Ullah, a student and hijab-wearing Muslim, says the project aims to “unsettle” the stereotypes, moving beyond the politically charged debate about the hijab and whether or not Muslim women should wear it.

“Some people can’t get past the hijab as a symbol of politics or identity, which means that the woman’s experience as a human being can be ignored, she becomes invisible,” she says. “After the show we’ve had audience members say things like, ‘It was the first time I found myself looking at the woman and not the hijab.’”
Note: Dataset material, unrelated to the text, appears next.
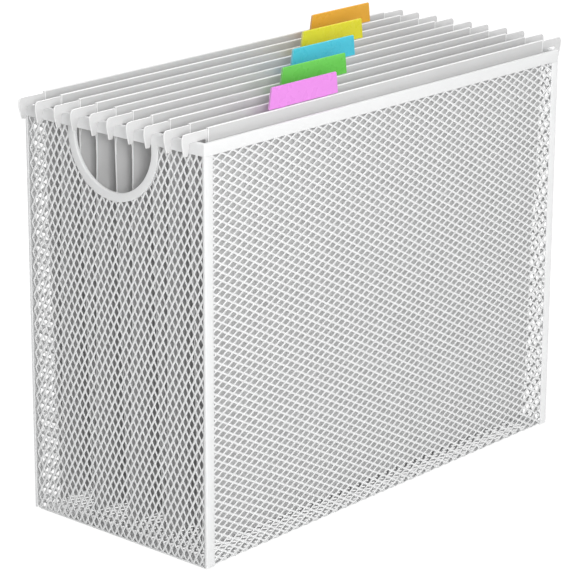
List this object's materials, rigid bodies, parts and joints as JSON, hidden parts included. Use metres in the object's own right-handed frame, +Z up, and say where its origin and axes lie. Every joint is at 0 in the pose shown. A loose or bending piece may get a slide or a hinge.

Hijabi is an informal term used to describe Muslim women and the show's title was directly inspired by Eve Ensler's hit play about female genitalia. Ullah, who is also one of the three performers, describes the project as an "inverse" Vagina Monologues. "Ensler's show took something very private and made it public; we are taking something very public, the headscarf, and allowing the woman wearing it to speak in a deeply personal way."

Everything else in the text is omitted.